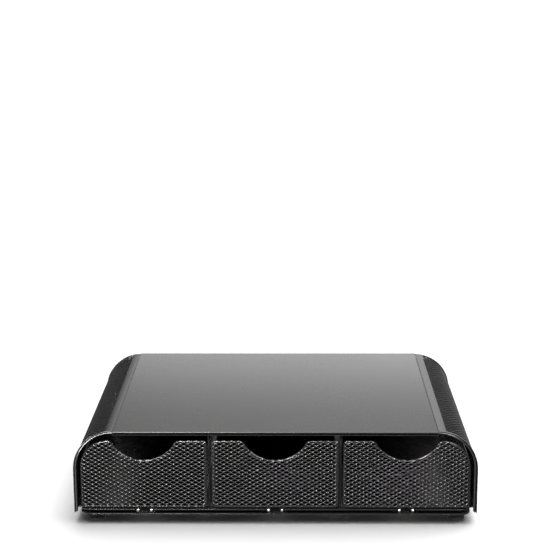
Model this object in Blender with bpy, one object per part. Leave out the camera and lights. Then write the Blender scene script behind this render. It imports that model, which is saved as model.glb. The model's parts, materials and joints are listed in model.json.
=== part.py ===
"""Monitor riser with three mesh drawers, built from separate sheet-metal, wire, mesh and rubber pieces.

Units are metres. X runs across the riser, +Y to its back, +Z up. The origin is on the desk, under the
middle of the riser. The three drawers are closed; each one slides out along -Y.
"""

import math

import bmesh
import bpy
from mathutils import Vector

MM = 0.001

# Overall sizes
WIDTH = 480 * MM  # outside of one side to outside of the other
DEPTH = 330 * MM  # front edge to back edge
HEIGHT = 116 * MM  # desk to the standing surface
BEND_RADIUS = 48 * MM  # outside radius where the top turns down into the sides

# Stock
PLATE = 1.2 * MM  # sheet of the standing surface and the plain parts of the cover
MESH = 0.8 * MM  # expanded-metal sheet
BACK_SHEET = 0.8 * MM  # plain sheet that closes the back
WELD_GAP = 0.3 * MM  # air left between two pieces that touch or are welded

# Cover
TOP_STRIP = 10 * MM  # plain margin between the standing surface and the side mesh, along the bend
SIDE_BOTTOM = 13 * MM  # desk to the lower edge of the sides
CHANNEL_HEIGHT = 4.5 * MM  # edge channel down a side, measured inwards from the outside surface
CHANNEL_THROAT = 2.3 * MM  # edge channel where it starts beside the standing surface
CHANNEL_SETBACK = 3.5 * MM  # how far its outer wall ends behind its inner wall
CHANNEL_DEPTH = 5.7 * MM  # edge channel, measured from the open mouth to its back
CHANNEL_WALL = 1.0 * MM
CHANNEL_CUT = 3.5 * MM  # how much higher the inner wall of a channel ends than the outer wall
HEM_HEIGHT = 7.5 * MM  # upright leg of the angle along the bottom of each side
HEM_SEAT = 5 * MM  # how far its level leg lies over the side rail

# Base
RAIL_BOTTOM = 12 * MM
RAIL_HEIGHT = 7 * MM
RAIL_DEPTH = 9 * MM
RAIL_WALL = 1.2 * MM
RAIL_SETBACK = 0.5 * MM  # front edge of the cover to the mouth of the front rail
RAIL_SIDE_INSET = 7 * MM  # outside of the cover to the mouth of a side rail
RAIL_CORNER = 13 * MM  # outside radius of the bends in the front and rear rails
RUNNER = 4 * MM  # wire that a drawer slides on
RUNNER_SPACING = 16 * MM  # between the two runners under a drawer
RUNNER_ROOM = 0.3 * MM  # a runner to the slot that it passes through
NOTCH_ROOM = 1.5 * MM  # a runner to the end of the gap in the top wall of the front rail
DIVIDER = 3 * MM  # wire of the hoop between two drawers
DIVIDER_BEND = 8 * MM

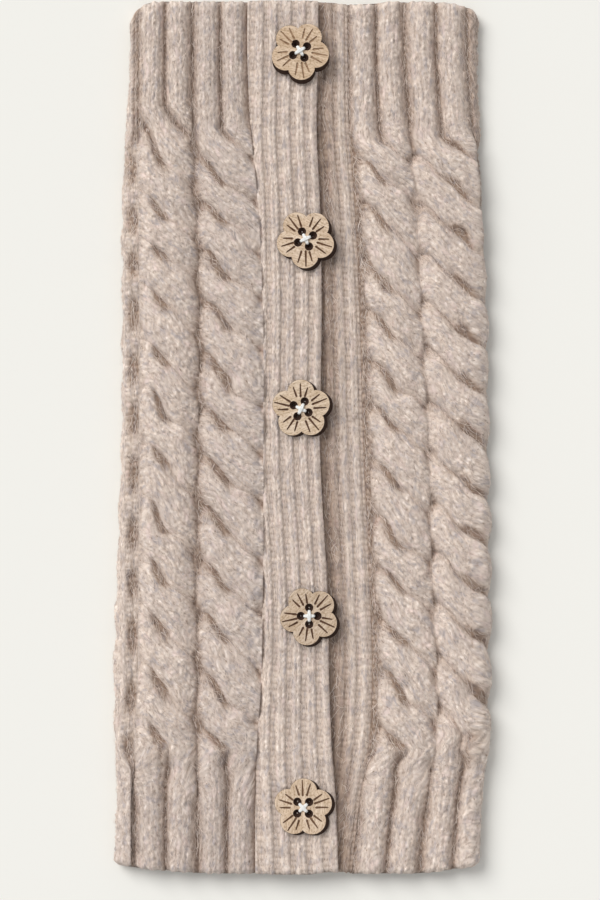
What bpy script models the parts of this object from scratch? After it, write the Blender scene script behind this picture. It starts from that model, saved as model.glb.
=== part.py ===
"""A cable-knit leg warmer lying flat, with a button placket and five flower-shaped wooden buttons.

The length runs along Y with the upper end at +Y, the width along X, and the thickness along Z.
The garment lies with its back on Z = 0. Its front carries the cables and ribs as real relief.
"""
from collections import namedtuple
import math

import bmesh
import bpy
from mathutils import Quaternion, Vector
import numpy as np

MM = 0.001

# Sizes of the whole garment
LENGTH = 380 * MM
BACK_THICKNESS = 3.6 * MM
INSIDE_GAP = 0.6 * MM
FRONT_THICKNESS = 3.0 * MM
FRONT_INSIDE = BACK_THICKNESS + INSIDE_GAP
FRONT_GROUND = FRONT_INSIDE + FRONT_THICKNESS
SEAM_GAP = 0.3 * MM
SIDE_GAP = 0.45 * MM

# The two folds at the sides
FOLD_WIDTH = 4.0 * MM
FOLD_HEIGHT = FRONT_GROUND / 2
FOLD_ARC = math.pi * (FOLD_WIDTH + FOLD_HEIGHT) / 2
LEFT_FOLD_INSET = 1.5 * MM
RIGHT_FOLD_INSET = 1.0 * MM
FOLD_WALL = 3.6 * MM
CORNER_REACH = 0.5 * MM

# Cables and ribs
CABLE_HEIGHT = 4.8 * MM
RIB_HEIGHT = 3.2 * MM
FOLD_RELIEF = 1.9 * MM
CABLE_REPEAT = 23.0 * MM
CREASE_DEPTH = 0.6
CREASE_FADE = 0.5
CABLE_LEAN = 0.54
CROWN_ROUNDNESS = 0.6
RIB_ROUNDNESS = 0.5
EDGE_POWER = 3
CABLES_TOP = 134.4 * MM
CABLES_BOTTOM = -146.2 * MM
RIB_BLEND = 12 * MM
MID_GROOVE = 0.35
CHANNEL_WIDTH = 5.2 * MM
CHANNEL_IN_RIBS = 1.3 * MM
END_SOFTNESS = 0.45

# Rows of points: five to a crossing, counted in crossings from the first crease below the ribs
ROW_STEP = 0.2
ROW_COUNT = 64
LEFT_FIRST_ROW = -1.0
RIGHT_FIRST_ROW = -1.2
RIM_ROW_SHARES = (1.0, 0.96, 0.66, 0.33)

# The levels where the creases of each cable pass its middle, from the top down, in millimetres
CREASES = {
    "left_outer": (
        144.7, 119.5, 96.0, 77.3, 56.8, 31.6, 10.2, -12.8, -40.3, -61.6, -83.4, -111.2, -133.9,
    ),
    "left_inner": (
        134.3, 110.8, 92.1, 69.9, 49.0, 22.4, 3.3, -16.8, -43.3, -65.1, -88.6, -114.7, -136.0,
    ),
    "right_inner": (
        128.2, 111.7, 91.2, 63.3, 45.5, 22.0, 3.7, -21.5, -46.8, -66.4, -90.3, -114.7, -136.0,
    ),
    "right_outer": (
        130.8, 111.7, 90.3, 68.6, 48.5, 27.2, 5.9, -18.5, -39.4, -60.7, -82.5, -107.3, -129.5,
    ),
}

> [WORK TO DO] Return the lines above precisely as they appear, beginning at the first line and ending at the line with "BEND_RADIUS = 48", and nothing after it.

> [SOLUTION TO THE PROBLEM]
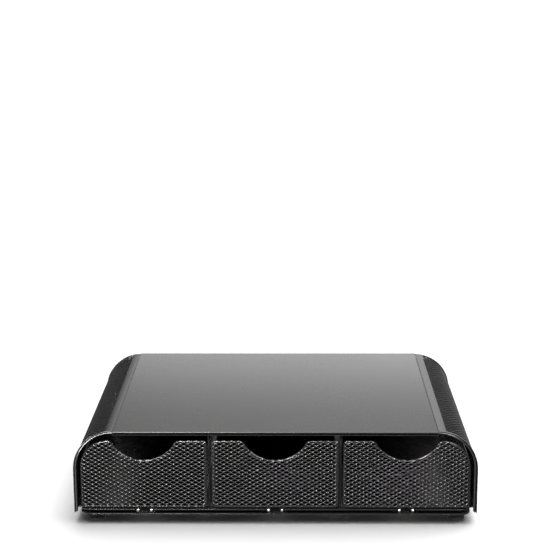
Model this object in Blender with bpy, one object per part. Leave out the camera and lights. Then write the Blender scene script behind this render. It imports that model, which is saved as model.glb. The model's parts, materials and joints are listed in model.json.
=== part.py ===
"""Monitor riser with three mesh drawers, built from separate sheet-metal, wire, mesh and rubber pieces.

Units are metres. X runs across the riser, +Y to its back, +Z up. The origin is on the desk, under the
middle of the riser. The three drawers are closed; each one slides out along -Y.
"""

import math

import bmesh
import bpy
from mathutils import Vector

MM = 0.001

# Overall sizes
WIDTH = 480 * MM  # outside of one side to outside of the other
DEPTH = 330 * MM  # front edge to back edge
HEIGHT = 116 * MM  # desk to the standing surface
BEND_RADIUS = 48 * MM  # outside radius where the top turns down into the sides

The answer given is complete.